Back in the Caribbean, the kids were happy to spend more time with their new friends again. We met some people who were able to tell us where the Hall was. And a good thing too, we never would have found it on our own as it is on a little lot at the end of a dirt road in Puerto Viejo, literally cut out of the hill across from the cemetery. The people were very friendly and I think I understood most of what was going on. The study was about pirates, right?
Aidan and I made a visit to a Bribri shaman to learn about the traditional medicine rituals of the people. It was interesting stuff, but I was sneezing and icky for two days afterwards.
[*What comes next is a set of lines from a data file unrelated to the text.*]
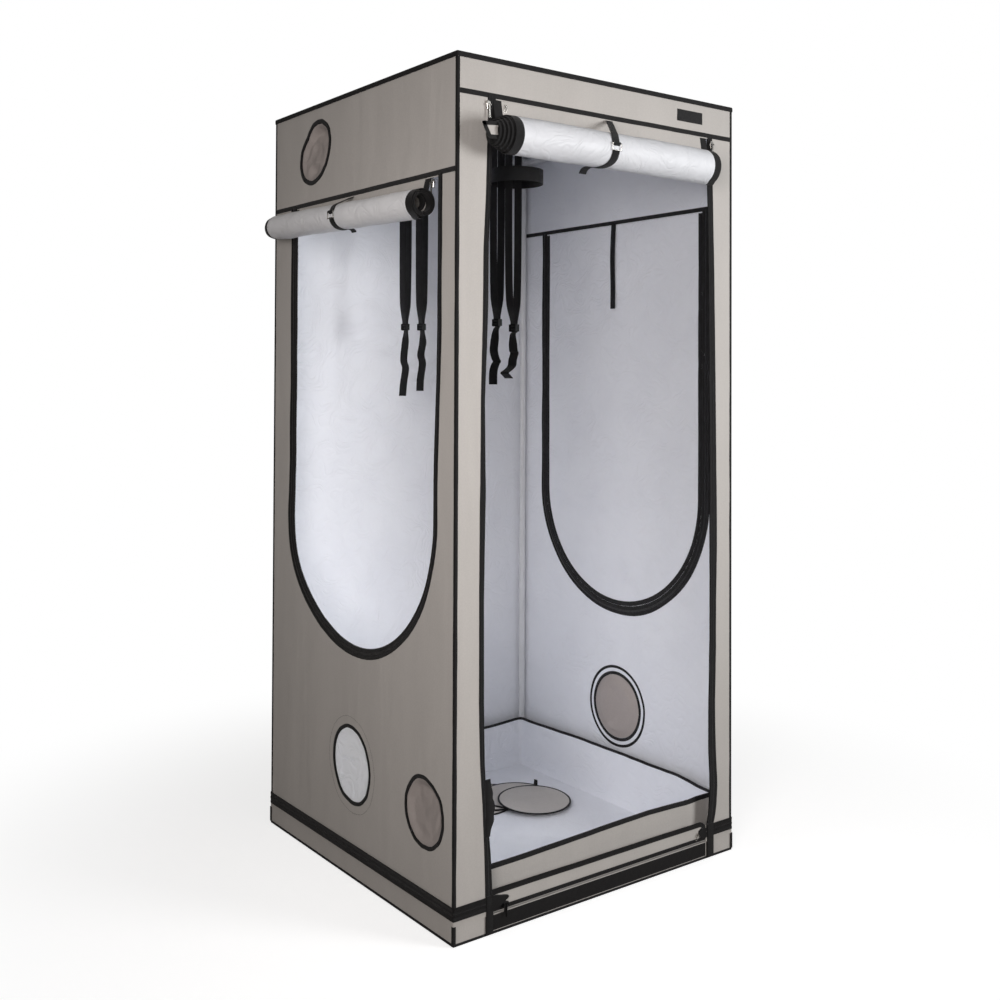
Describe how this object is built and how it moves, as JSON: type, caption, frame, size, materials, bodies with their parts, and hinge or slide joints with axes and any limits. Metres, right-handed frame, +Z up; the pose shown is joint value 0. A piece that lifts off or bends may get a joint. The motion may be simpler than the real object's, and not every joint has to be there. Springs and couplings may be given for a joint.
{
  "type": "indoor grow tent",
  "caption": "Tall square indoor grow tent with a tube frame, zipped fabric cover, rolled-up front and left doors, duct ports, hanging straps and a spill tray.",
  "frame": {"origin": "on the floor under the middle of the tent's square base", "axes": "+Z up, the front doorway faces -Y, the left doorway faces -X"},
  "size_m": [1.1027, 1.1256, 2.2],
  "materials": {
    "cover_cloth": "matte canvas weave",
    "lining": "white reflective lining",
    "webbing": "black woven tape",
    "coated_steel": "white powder coat",
    "connector": "moulded white plastic",
    "nickel": "nickel plate",
    "buckle": "moulded black plastic"
  },
  "bodies": {
    "tent": {"post_front_left": "coated_steel", "post_front_right": "coated_steel", "post_back_left": "coated_steel", "post_back_right": "coated_steel", "bottom_rail_front": "coated_steel", "bottom_rail_back": "coated_steel", "bottom_rail_left": "coated_steel", "bottom_rail_right": "coated_steel", "top_rail_front": "coated_steel", "top_rail_back": "coated_steel", "top_rail_left": "coated_steel", "top_rail_right": "coated_steel", "connector_bottom_front_left": "connector", "connector_bottom_front_right": "connector", "connector_bottom_back_left": "connector", "connector_bottom_back_right": "connector", "connector_top_front_left": "connector", "connector_top_front_right": "connector", "connector_top_back_left": "connector", "connector_top_back_right": "connector", "base_tub": "cover_cloth", "roof_panel": "cover_cloth", "front_wall": "cover_cloth", "back_wall": "cover_cloth", "left_wall": "cover_cloth", "right_wall": "cover_cloth", "left_lower_port_sleeve": "cover_cloth", "left_upper_port_sleeve": "cover_cloth", "right_port_sleeve": "cover_cloth"},
    "left_bar": {"ceiling_bar_left": "coated_steel"},
    "right_bar": {"ceiling_bar_right": "coated_steel"},
    "front_sling": {"hanging_strap_front_a": "webbing", "hanging_strap_front_b": "webbing", "belt": "webbing"},
    "back_strap_a": {"hanging_strap_back_a": "webbing"},
    "back_strap_b": {"hanging_strap_back_b": "webbing"},
    "lock_front_a": {"ladder_lock_front_a": "buckle"},
    "lock_front_b": {"ladder_lock_front_b": "buckle"},
    "lock_back_a": {"ladder_lock_back_a": "buckle"},
    "lock_back_b": {"ladder_lock_back_b": "buckle"},
    "front_roll": {"front_door_roll": "lining", "front_roll_strap": "webbing"},
    "front_ring": {"front_roll_ring": "nickel"},
    "left_roll": {"left_door_roll": "lining", "left_roll_strap": "webbing"},
    "left_ring": {"left_roll_ring": "nickel"},
    "right_side_door": {"right_door": "cover_cloth"},
    "door_tie": {"right_door_tie": "webbing"},
    "front_left_slider": {"zip_slider_front_left": "nickel"},
    "front_left_pull": {"zip_pull_front_left": "nickel"},
    "front_right_slider": {"zip_slider_front_right": "nickel"},
    "front_right_pull": {"zip_pull_front_right": "nickel"},
    "left_door_slider": {"zip_slider_left_door": "nickel"},
    "left_door_pull": {"zip_pull_left_door": "nickel"},
    "sill_slider": {"zip_slider_sill": "nickel"},
    "tray": {"spill_tray": "lining"},
    "cover_a": {"port_cover_a": "cover_cloth"},
    "cover_b": {"port_cover_b": "cover_cloth"},
    "cover_c": {"port_cover_c": "cover_cloth"},
    "cover_d": {"port_cover_d": "cover_cloth"}
  },
  "joints": [
    {"name": "left_bar_slide", "type": "slide", "parent": "tent", "child": "left_bar", "axis": [1, 0, 0], "range_m": [-0.25, 0.12]},
    {"name": "right_bar_slide", "type": "slide", "parent": "tent", "child": "right_bar", "axis": [1, 0, 0], "range_m": [-0.12, 0.25]},
    {"name": "front_sling_swing", "type": "hinge", "parent": "left_bar", "child": "front_sling", "pos_m": [-0.145, -0.234, 2.18], "axis": [0, 1, 0], "range_deg": [-20, 20]},
    {"name": "back_strap_a_swing", "type": "hinge", "parent": "left_bar", "child": "back_strap_a", "pos_m": [-0.145, 0.2, 2.18], "axis": [0, 1, 0], "range_deg": [-20, 20]},
    {"name": "back_strap_b_swing", "type": "hinge", "parent": "left_bar", "child": "back_strap_b", "pos_m": [-0.145, 0.295, 2.18], "axis": [0, 1, 0], "range_deg": [-20, 20]},
    {"name": "lock_front_a_slide", "type": "slide", "parent": "front_sling", "child": "lock_front_a", "axis": [0, 0, 1], "range_m": [0, 0.28]},
    {"name": "lock_front_b_slide", "type": "slide", "parent": "front_sling", "child": "lock_front_b", "axis": [0, 0, 1], "range_m": [0, 0.28]},
    {"name": "lock_back_a_slide", "type": "slide", "parent": "back_strap_a", "child": "lock_back_a", "axis": [0, 0, 1], "range_m": [0, 0.28]},
    {"name": "lock_back_b_slide", "type": "slide", "parent": "back_strap_b", "child": "lock_back_b", "axis": [0, 0, 1], "range_m": [0, 0.28]},
    {"name": "front_roll_swing", "type": "hinge", "parent": "tent", "child": "front_roll", "pos_m": [0, -0.5, 2.0997], "axis": [-1, 0, 0], "range_deg": [0, 25]},
    {"name": "front_ring_swing", "type": "hinge", "parent": "front_roll", "child": "front_ring", "pos_m": [-0.073, -0.61902, 2.0097], "axis": [-1, 0, 0], "range_deg": [0, 60]},
    {"name": "left_roll_swing", "type": "hinge", "parent": "tent", "child": "left_roll", "pos_m": [-0.5, 0, 1.9047], "axis": [0, 1, 0], "range_deg": [0, 25]},
    {"name": "left_ring_swing", "type": "hinge", "parent": "left_roll", "child": "left_ring", "pos_m": [-0.59608, -0.03, 1.84991], "axis": [0, 1, 0], "range_deg": [0, 60]},
    {"name": "right_door_swing", "type": "hinge", "parent": "tent", "child": "right_side_door", "pos_m": [0.5012, -0.01, 1.9047], "axis": [0, -1, 0], "range_deg": [0, 85]},
    {"name": "door_tie_swing", "type": "hinge", "parent": "tent", "child": "door_tie", "pos_m": [0.49575, 0.012, 1.913], "axis": [0, 1, 0], "range_deg": [0, 60]},
    {"name": "front_left_slider_run", "type": "slide", "parent": "tent", "child": "front_left_slider", "axis": [0, 0, -1], "range_m": [0, 1.94]},
    {"name": "front_left_pull_swing", "type": "hinge", "parent": "front_left_slider", "child": "front_left_pull", "pos_m": [-0.4075, -0.5101, 2.083], "axis": [-1, 0, 0], "range_deg": [0, 100]},
    {"name": "front_right_slider_run", "type": "slide", "parent": "tent", "child": "front_right_slider", "axis": [0, 0, -1], "range_m": [0, 1.94]},
    {"name": "front_right_pull_swing", "type": "hinge", "parent": "front_right_slider", "child": "front_right_pull", "pos_m": [0.4075, -0.5101, 2.083], "axis": [-1, 0, 0], "range_deg": [0, 100]},
    {"name": "left_door_slider_run", "type": "slide", "parent": "tent", "child": "left_door_slider", "axis": [0, 0, -1], "range_m": [0, 0.85]},
    {"name": "left_door_pull_swing", "type": "hinge", "parent": "left_door_slider", "child": "left_door_pull", "pos_m": [-0.5101, -0.4, 1.888], "axis": [0, 1, 0], "range_deg": [0, 100]},
    {"name": "sill_slider_run", "type": "slide", "parent": "tent", "child": "sill_slider", "axis": [1, 0, 0], "range_m": [0, 0.66]},
    {"name": "tray_lift", "type": "slide", "parent": "tent", "child": "tray", "axis": [0, 0, 1], "range_m": [0, 0.1]},
    {"name": "cover_a_lift", "type": "slide", "parent": "tray", "child": "cover_a", "axis": [0, 0, 1], "range_m": [0, 0.15]},
    {"name": "cover_b_lift", "type": "slide", "parent": "cover_a", "child": "cover_b", "axis": [0, 0, 1], "range_m": [0, 0.15]},
    {"name": "cover_c_lift", "type": "slide", "parent": "cover_b", "child": "cover_c", "axis": [0, 0, 1], "range_m": [0, 0.15]},
    {"name": "cover_d_lift", "type": "slide", "parent": "cover_c", "child": "cover_d", "axis": [0, 0, 1], "range_m": [0, 0.15]}
  ]
}
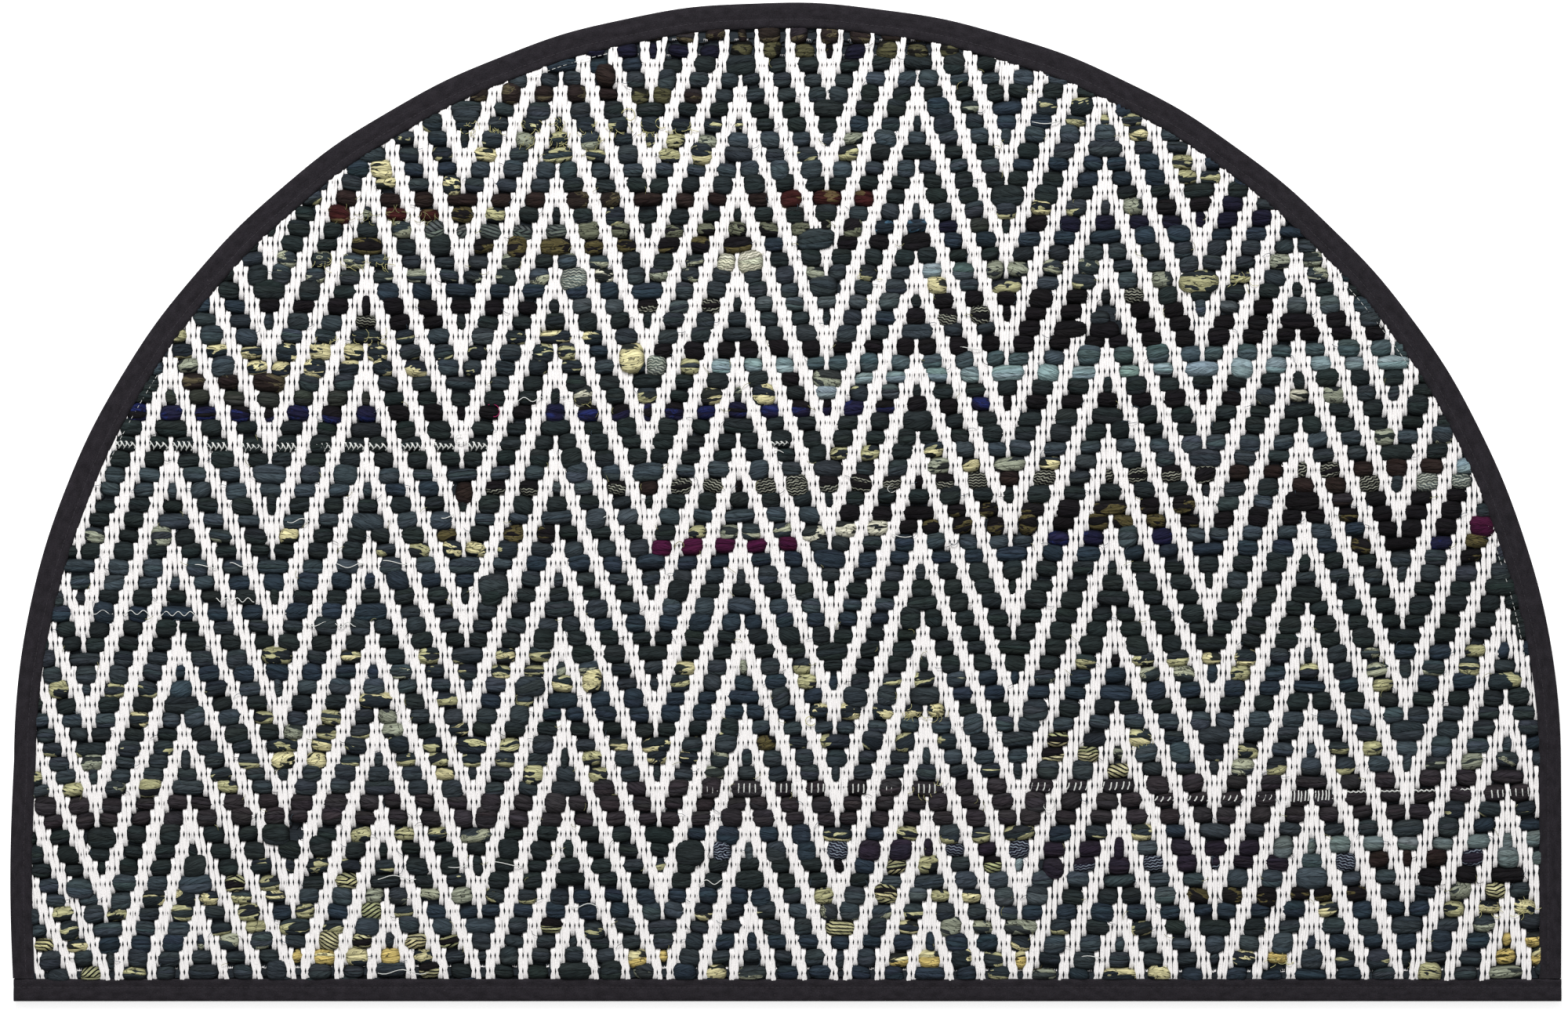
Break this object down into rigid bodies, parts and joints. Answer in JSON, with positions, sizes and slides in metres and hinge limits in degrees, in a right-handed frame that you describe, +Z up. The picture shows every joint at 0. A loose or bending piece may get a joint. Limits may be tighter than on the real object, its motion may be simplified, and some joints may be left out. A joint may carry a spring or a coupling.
{
  "type": "half-moon chindi rug",
  "caption": "Half-moon chindi rug: dark rag picks and white cotton warp woven in zigzags, the whole edge bound in charcoal tape.",
  "frame": {"origin": "middle of the flat underside, at the centre of the rug's length and depth", "axes": "+X along the straight edge to the right, +Y from the straight edge to the top of the arc, +Z up out of the face"},
  "size_m": [0.9023, 0.5812, 0.007],
  "materials": {
    "rag_weave": "matt cut cotton rags, mostly slate navy, black and brown, with olive-yellow and grey print",
    "warp_cotton": "matt white spun cotton yarn, laid in pairs",
    "binding_tape": "matt charcoal cotton tape with a fine weave, slightly linty",
    "sewing_thread": "charcoal cotton sewing thread"
  },
  "bodies": {
    "root": {"woven_field": "rag_weave", "arc_binding": "binding_tape", "straight_binding": "binding_tape"}
  },
  "joints": []
}
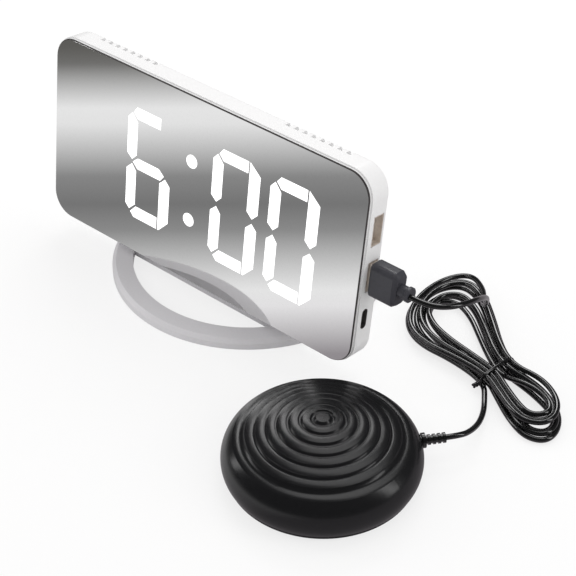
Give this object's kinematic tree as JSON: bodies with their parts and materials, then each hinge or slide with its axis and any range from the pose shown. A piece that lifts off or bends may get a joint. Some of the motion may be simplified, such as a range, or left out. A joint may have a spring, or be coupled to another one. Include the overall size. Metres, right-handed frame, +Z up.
{
  "type": "bed shaker alarm clock",
  "caption": "Slim mirror-front digital alarm clock on a ring stand, with a round vibrating bed shaker pad plugged into its side by a bundled cord.",
  "frame": {"origin": "on the floor under the middle of the stand's crossbar", "axes": "+X along the clock's width towards the side with the sockets, +Y back through the clock, +Z up; the mirror faces -Y and leans back"},
  "size_m": [0.2523, 0.1685, 0.0948],
  "materials": {
    "mirror": "polished mirror acrylic, edge painted dark",
    "white_case": "smooth white moulding",
    "stand_white": "satin light grey-white moulding",
    "white_inner": "matt white moulding",
    "light_guide": "milky translucent",
    "board_green": "solder mask over fibreglass",
    "led_white": "small white lamps",
    "screw_steel": "zinc plated",
    "socket_shell": "tinned steel sheet",
    "socket_tongue": "white moulding",
    "buzzer_black": "matt black",
    "cell_steel": "nickel plated",
    "switch_black": "matt black",
    "key_grey": "satin grey",
    "pad_black": "satin black soft-touch moulding",
    "motor_steel": "zinc plated can",
    "motor_cap": "white moulded end cap",
    "shaft_steel": "ground steel",
    "weight_metal": "sintered heavy metal",
    "cord_black": "glossy black cord jacket",
    "plug_charcoal": "charcoal moulding",
    "wire_red": "insulated wire"
  },
  "bodies": {
    "clock": {"mirror_panel": "mirror", "front_frame": "white_case", "rear_cover": "white_case", "case_screws": "screw_steel", "digit_reflector": "white_inner", "light_guides": "light_guide", "display_board": "board_green", "led_chips": "led_white", "board_screws": "screw_steel", "main_board": "board_green", "usb_port_upper": "socket_shell", "usb_tongue_upper": "socket_tongue", "usb_port_lower": "socket_shell", "usb_tongue_lower": "socket_tongue", "power_socket": "socket_shell", "power_tongue": "socket_tongue", "buzzer": "buzzer_black", "coin_cell": "cell_steel", "tact_switches": "switch_black", "slide_switch": "switch_black"},
    "stand": {"stand": "stand_white"},
    "shaker": {"cord_hank": "cord_black", "pad_lead": "cord_black", "plug_lead": "cord_black", "cable_tie": "cord_black", "plug_shell": "socket_shell", "plug_insert": "switch_black", "plug_overmold": "plug_charcoal", "pad_top_shell": "pad_black", "pad_base_shell": "pad_black", "pad_screws": "screw_steel", "motor_can": "motor_steel", "motor_cap": "motor_cap", "motor_bracket": "screw_steel", "bracket_screws": "screw_steel", "motor_leads": "wire_red", "strain_relief": "cord_black"},
    "rotor": {"motor_shaft": "shaft_steel", "eccentric_weight": "weight_metal"},
    "battery_door": {"battery_door": "white_case"},
    "mode_slider": {"slide_knob": "key_grey"},
    "snooze_key": {"snooze_key": "key_grey"},
    "mode_key": {"mode_key": "key_grey"},
    "alarm_key": {"alarm_key": "key_grey"},
    "down_key": {"down_key": "key_grey"},
    "up_key": {"up_key": "key_grey"}
  },
  "joints": [
    {"name": "stand_pull", "type": "slide", "parent": "clock", "child": "stand", "axis": [0, -0.1305, -0.9914], "range_m": [0, 0.03]},
    {"name": "plug_pull", "type": "slide", "parent": "clock", "child": "shaker", "axis": [1, 0, 0], "range_m": [0, 0.013]},
    {"name": "motor_spin", "type": "hinge", "parent": "shaker", "child": "rotor", "pos_m": [0.1092, -0.0605, 0.0122], "axis": [1, 0, 0], "continuous": true},
    {"name": "battery_door_pull", "type": "slide", "parent": "clock", "child": "battery_door", "axis": [0, 0.9914, -0.1305], "range_m": [0, 0.008]},
    {"name": "mode_slide", "type": "slide", "parent": "clock", "child": "mode_slider", "axis": [1, 0, 0], "range_m": [-0.0025, 0.0025]},
    {"name": "snooze_press", "type": "slide", "parent": "clock", "child": "snooze_key", "axis": [0, -0.9914, 0.1305], "range_m": [0, 0.0006], "stiffness_N_per_m": 600},
    {"name": "mode_press", "type": "slide", "parent": "clock", "child": "mode_key", "axis": [0, -0.9914, 0.1305], "range_m": [0, 0.0006], "stiffness_N_per_m": 600},
    {"name": "alarm_press", "type": "slide", "parent": "clock", "child": "alarm_key", "axis": [0, -0.9914, 0.1305], "range_m": [0, 0.0006], "stiffness_N_per_m": 600},
    {"name": "down_press", "type": "slide", "parent": "clock", "child": "down_key", "axis": [0, -0.9914, 0.1305], "range_m": [0, 0.0006], "stiffness_N_per_m": 600},
    {"name": "up_press", "type": "slide", "parent": "clock", "child": "up_key", "axis": [0, -0.9914, 0.1305], "range_m": [0, 0.0006], "stiffness_N_per_m": 600}
  ]
}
Could have been a coincidence, could have been the cleansing ritual; could have been the fact that he splashed water on me with an old bacteria-laden feather; it’s hard to say. The same day, our guide through the reserve took us out to this gorgeous waterfall that has a deep pool at the base. You get in and swim around, underneath and behind the falls and it is truly beautiful. We had no bathing suits, so we jumped in clothed. Sometimes it needs to be done.
I also spent another day with the Medicine Man, this time experiencing a traditional massage as part of my “class”. His treatment room? A circle of banana trees, with a large fig tree in one corner and a small fire burning in the middle. His massage table? A pile of banana leaves (they are clean and antibacterial which is why they can be used as plates and to wrap food as well), long enough to lay down on. Simple and lovely, though I will admit that it is hard to relax completely when you know there’s an ant crawling up your foot.
The best part of returning to the Caribbean however was the Jaguar Rescue Reserve, which is a private reserve run by a husband and wife team for animals that have been hurt or are sick. The idea of course, is to release them back into the wild. The star of their tour is a baby howler monkey, named Angelina Jolie (you were wondering where I was going with that weren’t you?) because she is the most attention seeking of the group. Not because she is dating Brad Pitt or adopting smaller monkeys all over the world. There are other young howlers there as well and they jump and climb all over you. One really liked Ezra and kept jumping on his head. It was a little disturbing. Then you get to hold baby sloths. Only the three-toed sloths though, they warned us that the two-toed sloths are more aggressive and will bite. Really though, it’s hard to imagine being afraid of a sloth. “He’s coming right for us…eventually.” Bright green tree frogs are docile enough to sit on your hand as well, staring at you with big red eyes.
The reserve is also home to a couple of jagurundis, a species of wild cat in the same family as a jaguar but smaller, and a morgay which is in the same family as an ocelot. They are all highly endangered and beautiful and I feel lucky to have had the opportunity to see and touch them. Of course, there were also animals there that have less universal appeal, but which interested Ezra a lot. We watched a baby alligator attack a piece of meat at feeding time and a wide variety of poisonous snakes go after the white mice dropped into their cages. I liked the eyelash pit vipers, especially the yellow ones, which hang out on the branch in clumps wrapped around each other with big eyes and little eyelashes at the corner. They look like snakes that Disney would draw – like they should burst into a song and interpretive dance about what a glorious day it is for biting farmer’s ankles at any moment.
That night when we got to the hotel, I told the kids I wanted them to have a shower and scrub their hair and they both said “why?” Really? You’ve had a monkey on your head all morning and you’re not sure why you might want to wash? Maybe that’s what the monkey was doing on his head in the first place – it was picking out the fleas and tics, like you see on the Discovery channel.
We rented a car. Aidan has wanted to rent one ever since we got here, but it has never made sense economically. The withdrawal from driving got the better of him however and the idea of being able to go back to the Central Valley area on our own schedule had some appeal. We drove into Paridiaso, Cartago Wednesday night, and then back to San Isidro. Back to the hotel with the bathtub. He he he.